§ **Written instruction**
Copy out all of the material exactly.

§ **Raw data**
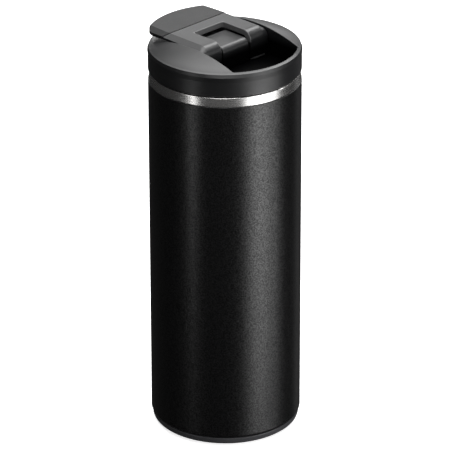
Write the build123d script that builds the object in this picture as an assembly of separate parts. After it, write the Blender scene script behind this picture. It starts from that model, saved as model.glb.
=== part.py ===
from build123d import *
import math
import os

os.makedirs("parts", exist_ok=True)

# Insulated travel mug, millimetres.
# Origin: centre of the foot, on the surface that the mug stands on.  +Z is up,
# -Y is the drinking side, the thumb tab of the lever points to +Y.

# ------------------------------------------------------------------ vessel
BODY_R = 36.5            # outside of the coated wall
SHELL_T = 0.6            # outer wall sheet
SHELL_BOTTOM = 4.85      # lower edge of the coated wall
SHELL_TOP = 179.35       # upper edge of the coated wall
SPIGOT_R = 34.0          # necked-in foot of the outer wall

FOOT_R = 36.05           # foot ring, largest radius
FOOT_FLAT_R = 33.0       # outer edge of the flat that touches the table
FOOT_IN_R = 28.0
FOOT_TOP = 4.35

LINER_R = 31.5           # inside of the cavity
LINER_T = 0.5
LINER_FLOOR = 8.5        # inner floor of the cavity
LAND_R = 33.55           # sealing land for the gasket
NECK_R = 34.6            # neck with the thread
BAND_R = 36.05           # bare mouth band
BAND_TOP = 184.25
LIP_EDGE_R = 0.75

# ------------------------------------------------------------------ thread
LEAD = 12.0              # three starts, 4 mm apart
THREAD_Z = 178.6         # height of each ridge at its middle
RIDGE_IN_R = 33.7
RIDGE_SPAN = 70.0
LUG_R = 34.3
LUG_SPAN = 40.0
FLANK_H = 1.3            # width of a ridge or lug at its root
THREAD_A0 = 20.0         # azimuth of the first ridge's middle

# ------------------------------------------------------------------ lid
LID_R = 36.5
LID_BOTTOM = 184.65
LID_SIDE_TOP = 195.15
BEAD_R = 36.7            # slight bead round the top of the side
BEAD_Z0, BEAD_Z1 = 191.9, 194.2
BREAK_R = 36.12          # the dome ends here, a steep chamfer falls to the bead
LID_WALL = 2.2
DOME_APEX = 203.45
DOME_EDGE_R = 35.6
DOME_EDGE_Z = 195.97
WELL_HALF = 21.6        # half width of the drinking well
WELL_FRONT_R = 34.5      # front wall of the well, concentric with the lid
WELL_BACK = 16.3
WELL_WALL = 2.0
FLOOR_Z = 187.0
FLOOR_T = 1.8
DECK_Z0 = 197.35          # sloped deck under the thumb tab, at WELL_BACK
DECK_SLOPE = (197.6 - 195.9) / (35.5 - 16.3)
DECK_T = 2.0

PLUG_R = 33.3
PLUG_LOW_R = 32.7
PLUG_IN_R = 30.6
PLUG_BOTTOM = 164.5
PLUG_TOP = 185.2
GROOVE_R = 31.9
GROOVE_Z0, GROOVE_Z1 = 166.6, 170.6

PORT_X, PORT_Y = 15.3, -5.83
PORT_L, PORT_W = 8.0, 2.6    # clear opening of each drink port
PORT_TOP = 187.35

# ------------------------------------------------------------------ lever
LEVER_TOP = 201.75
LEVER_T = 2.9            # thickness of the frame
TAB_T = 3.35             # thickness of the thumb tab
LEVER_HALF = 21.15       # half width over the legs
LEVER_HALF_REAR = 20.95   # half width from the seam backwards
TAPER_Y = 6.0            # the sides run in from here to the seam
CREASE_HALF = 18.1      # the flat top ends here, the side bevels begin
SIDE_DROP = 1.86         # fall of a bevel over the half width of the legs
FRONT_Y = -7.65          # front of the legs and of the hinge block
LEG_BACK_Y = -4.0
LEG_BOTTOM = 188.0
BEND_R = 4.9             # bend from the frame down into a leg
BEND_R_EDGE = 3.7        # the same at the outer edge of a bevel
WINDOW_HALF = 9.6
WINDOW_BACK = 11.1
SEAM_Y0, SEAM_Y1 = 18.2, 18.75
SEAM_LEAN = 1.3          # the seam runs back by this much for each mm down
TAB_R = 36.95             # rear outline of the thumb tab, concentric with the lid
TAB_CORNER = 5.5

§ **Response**
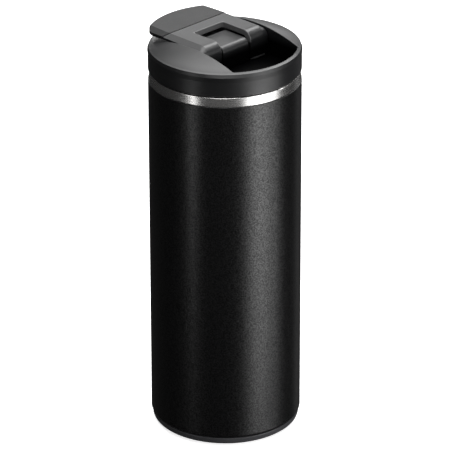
Write the build123d script that builds the object in this picture as an assembly of separate parts. After it, write the Blender scene script behind this picture. It starts from that model, saved as model.glb.
=== part.py ===
from build123d import *
import math
import os

os.makedirs("parts", exist_ok=True)

# Insulated travel mug, millimetres.
# Origin: centre of the foot, on the surface that the mug stands on.  +Z is up,
# -Y is the drinking side, the thumb tab of the lever points to +Y.

# ------------------------------------------------------------------ vessel
BODY_R = 36.5            # outside of the coated wall
SHELL_T = 0.6            # outer wall sheet
SHELL_BOTTOM = 4.85      # lower edge of the coated wall
SHELL_TOP = 179.35       # upper edge of the coated wall
SPIGOT_R = 34.0          # necked-in foot of the outer wall

FOOT_R = 36.05           # foot ring, largest radius
FOOT_FLAT_R = 33.0       # outer edge of the flat that touches the table
FOOT_IN_R = 28.0
FOOT_TOP = 4.35

LINER_R = 31.5           # inside of the cavity
LINER_T = 0.5
LINER_FLOOR = 8.5        # inner floor of the cavity
LAND_R = 33.55           # sealing land for the gasket
NECK_R = 34.6            # neck with the thread
BAND_R = 36.05           # bare mouth band
BAND_TOP = 184.25
LIP_EDGE_R = 0.75

# ------------------------------------------------------------------ thread
LEAD = 12.0              # three starts, 4 mm apart
THREAD_Z = 178.6         # height of each ridge at its middle
RIDGE_IN_R = 33.7
RIDGE_SPAN = 70.0
LUG_R = 34.3
LUG_SPAN = 40.0
FLANK_H = 1.3            # width of a ridge or lug at its root
THREAD_A0 = 20.0         # azimuth of the first ridge's middle

# ------------------------------------------------------------------ lid
LID_R = 36.5
LID_BOTTOM = 184.65
LID_SIDE_TOP = 195.15
BEAD_R = 36.7            # slight bead round the top of the side
BEAD_Z0, BEAD_Z1 = 191.9, 194.2
BREAK_R = 36.12          # the dome ends here, a steep chamfer falls to the bead
LID_WALL = 2.2
DOME_APEX = 203.45
DOME_EDGE_R = 35.6
DOME_EDGE_Z = 195.97
WELL_HALF = 21.6        # half width of the drinking well
WELL_FRONT_R = 34.5      # front wall of the well, concentric with the lid
WELL_BACK = 16.3
WELL_WALL = 2.0
FLOOR_Z = 187.0
FLOOR_T = 1.8
DECK_Z0 = 197.35          # sloped deck under the thumb tab, at WELL_BACK
DECK_SLOPE = (197.6 - 195.9) / (35.5 - 16.3)
DECK_T = 2.0

PLUG_R = 33.3
PLUG_LOW_R = 32.7
PLUG_IN_R = 30.6
PLUG_BOTTOM = 164.5
PLUG_TOP = 185.2
GROOVE_R = 31.9
GROOVE_Z0, GROOVE_Z1 = 166.6, 170.6

PORT_X, PORT_Y = 15.3, -5.83
PORT_L, PORT_W = 8.0, 2.6    # clear opening of each drink port
PORT_TOP = 187.35

# ------------------------------------------------------------------ lever
LEVER_TOP = 201.75
LEVER_T = 2.9            # thickness of the frame
TAB_T = 3.35             # thickness of the thumb tab
LEVER_HALF = 21.15       # half width over the legs
LEVER_HALF_REAR = 20.95   # half width from the seam backwards
TAPER_Y = 6.0            # the sides run in from here to the seam
CREASE_HALF = 18.1      # the flat top ends here, the side bevels begin
SIDE_DROP = 1.86         # fall of a bevel over the half width of the legs
FRONT_Y = -7.65          # front of the legs and of the hinge block
LEG_BACK_Y = -4.0
LEG_BOTTOM = 188.0
BEND_R = 4.9             # bend from the frame down into a leg
BEND_R_EDGE = 3.7        # the same at the outer edge of a bevel
WINDOW_HALF = 9.6
WINDOW_BACK = 11.1
SEAM_Y0, SEAM_Y1 = 18.2, 18.75
SEAM_LEAN = 1.3          # the seam runs back by this much for each mm down
TAB_R = 36.95             # rear outline of the thumb tab, concentric with the lid
TAB_CORNER = 5.5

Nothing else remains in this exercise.